From the data that follows, copy every line holding the string "Blender".

### INPUT ROWS
-----

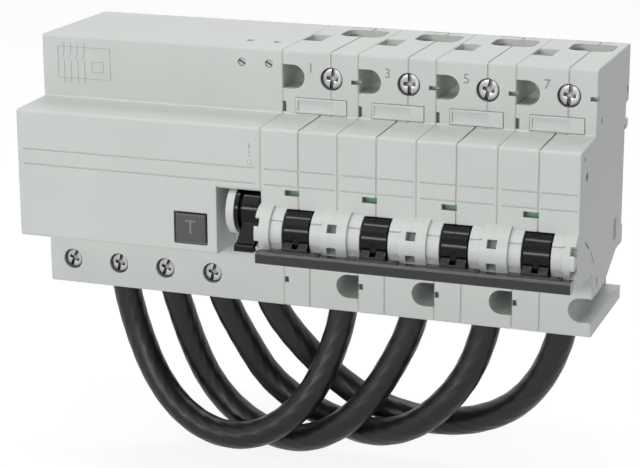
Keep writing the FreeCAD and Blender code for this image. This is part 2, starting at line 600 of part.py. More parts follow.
def toggle():
    drum = rod_x(DRUM_R, DRUM_LEFT, DRUM_RIGHT, AXIS_Y, AXIS_Z)
    trunnions = rod_x(TRUNNION_R, DRUM_LEFT - TRUNNION_LENGTH, DRUM_RIGHT + TRUNNION_LENGTH, AXIS_Y, AXIS_Z)
    middle = (DRUM_LEFT + DRUM_RIGHT) / 2
    pit = box(middle - 1.1, middle + 1.0, BAR_BACK_Y - 0.5, BAR_BACK_Y + 1.2, BAR_LOW + 2.0, AXIS_Z)
    return cut(fuse(drum, trunnions, handle_tab(DRUM_LEFT, DRUM_RIGHT)), pit)


def bar_outline():
    top = BAR_LOW + BAR_HEIGHT
    return [(BAR_BACK_Y, BAR_LOW + 0.6, 0.4), (BAR_BACK_Y, top - 0.4, 0.4),
            (BAR_FRONT_Y + BAR_FACET, top - 0.1), (BAR_FRONT_Y, top - 0.1 - BAR_FACET),
            (BAR_FRONT_Y, BAR_LOW, 0.5)]


def tie_bar():
    left = UNIT_RIGHT + BAR_OVERHANG
    right = UNIT_RIGHT + POLE_COUNT * POLE_WIDTH
    bar = slab_x(bar_outline(), left, right)
    top = BAR_LOW + BAR_HEIGHT
    pads = []
    pits = []
    sockets = []
    for x in POLE_LEFTS:
        ends = (x + NARROW_COLLAR_LEFT + 0.6, x + SLOT_RIGHT + NARROW_COLLAR_WIDTH + 0.4)
        pads.append(slab_x([(BAR_BACK_Y, top - 1.0), (BAR_BACK_Y, top + BAR_PAD - 0.5, 0.3),
                            (BAR_FRONT_Y + 1.6, top + BAR_PAD - 0.2, 0.3),
                            (BAR_FRONT_Y + 1.0, top - 1.0)], *ends))
        slot = x + SLOT_LEFT
        pits.append(box(ends[1] - 1.5, ends[1] - 0.4, BAR_BACK_Y - 2.8, BAR_BACK_Y - 0.8, top - 1, top + 2))
        pits.append(box(slot - 0.5, slot + 0.2, BAR_BACK_Y - 1.6, BAR_BACK_Y + 1, top - 1, top + 2))
        sockets.append(handle_tab(x + DRUM_LEFT, x + DRUM_RIGHT))
    return cut(fuse(bar, *pads), *(pits + sockets))


def contact_arm():
    """Moving contact with its pivot and the two-colour flag behind the window."""
    middle = NOSE_SEAM - WINDOW_WIDTH / 2 + 0.1
    x0 = middle - ARM_WIDTH / 2
    x1 = middle + ARM_WIDTH / 2
    pivot = rod_x(ARM_PIVOT_R, WALL - 0.6, POLE_WIDTH - WALL + 0.6, ARM_PIVOT_Y, ARM_PIVOT_Z)
    hub = rod_x(ARM_PIVOT_R + 1.6, x0, x1, ARM_PIVOT_Y, ARM_PIVOT_Z)
    tip_y = ARM_PIVOT_Y + CONTACT_REACH
    lever = slab_x([(ARM_PIVOT_Y, ARM_PIVOT_Z - 2.2), (ARM_PIVOT_Y, ARM_PIVOT_Z + 2.2),
                    (tip_y + 2, ARM_PIVOT_Z - 2.0), (tip_y + 2, ARM_PIVOT_Z - 4.0)], x0, x1)
    pad = rod_z(2.2, ARM_PIVOT_Z - 3.0, ARM_PIVOT_Z - 1.0, middle, tip_y)
    stem = box(middle - 1.0, middle + 1.0, FLAG_Y + 0.4, ARM_PIVOT_Y, ARM_PIVOT_Z + 1.6, ARM_PIVOT_Z + 3.6)
    ring = cut(rod_x(FLAG_REACH, x0, x1, ARM_PIVOT_Y, ARM_PIVOT_Z),
               rod_x(FLAG_REACH - 0.8, x0 - 1, x1 + 1, ARM_PIVOT_Y, ARM_PIVOT_Z))
    flag = ring.common(box(x0, x1, FLAG_Y - 1, ARM_PIVOT_Y - 8, WINDOW_Z - 1.5, WINDOW_Z + 4.2))
    return fuse(hub, pivot, lever, pad, stem, flag)


# ---------------------------------------------------------------- terminals
def slotted_screw(x, z, front, back, head_r, shank_r, slot, head_thick):
    head = rod_y(head_r, front, front + head_thick, x, z)
    shank = rod_y(shank_r, front + head_thick, back, x, z)
    cross = [box(x - head_r - 1, x + head_r + 1, front - 1, front + 1.1, z - slot / 2, z + slot / 2),
             box(x - head_r * 0.55, x + head_r * 0.55, front - 1, front + 1.1, z - slot / 2, z + slot / 2)]
    cross[1].rotate(V(x, 0, z), Y_AXIS, 90)
    screw = cut(fuse(head, shank), *cross)
    screw.rotate(V(x, 0, z), Y_AXIS, -38)
    return screw


def supply_screw():
    return slotted_screw(SCREW_X, SCREW_Z, SCREW_FRONT, CLAMP_FRONT + CLAMP_PLATE, SCREW_HEAD_R,
                         SCREW_SHANK_R, SCREW_SLOT, SCREW_HEAD_THICK)


def clamp(x, z, front, width, depth, height, boss, bore_r):
    """Lift clamp: a loop that the wire passes through, with the nut in front."""
    outer = box(x - width / 2, x + width / 2, front, front + depth, z - height / 2, z + height / 2)
    inner = box(x - width / 2 + CLAMP_PLATE, x + width / 2 - CLAMP_PLATE, front + CLAMP_PLATE,
                front + depth - CLAMP_PLATE, z - height, z + height)
    nut = rod_y(bore_r + 1.8, front - boss, front, x, z)
    bore = rod_y(bore_r + RUNNING, front - boss - 1, front + CLAMP_PLATE + 0.5, x, z)
    return cut(fuse(cut(outer, inner), nut), bore)


def supply_clamp():
    return clamp(SCREW_X, SCREW_Z, CLAMP_FRONT, CLAMP_WIDTH, CLAMP_DEPTH, CLAMP_HEIGHT, CLAMP_BOSS,
                 SCREW_SHANK_R)


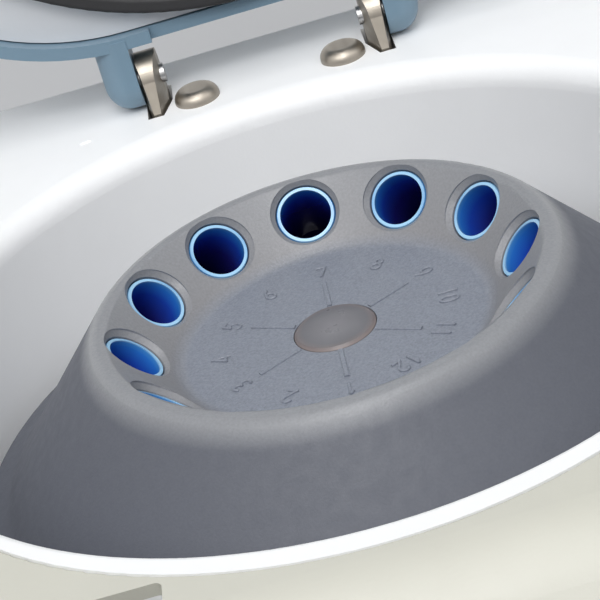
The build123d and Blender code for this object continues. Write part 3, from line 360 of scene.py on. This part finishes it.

-----

### RESPONSE
Keep writing the FreeCAD and Blender code for this image. This is part 2, starting at line 600 of part.py. More parts follow.
The build123d and Blender code for this object continues. Write part 3, from line 360 of scene.py on. This part finishes it.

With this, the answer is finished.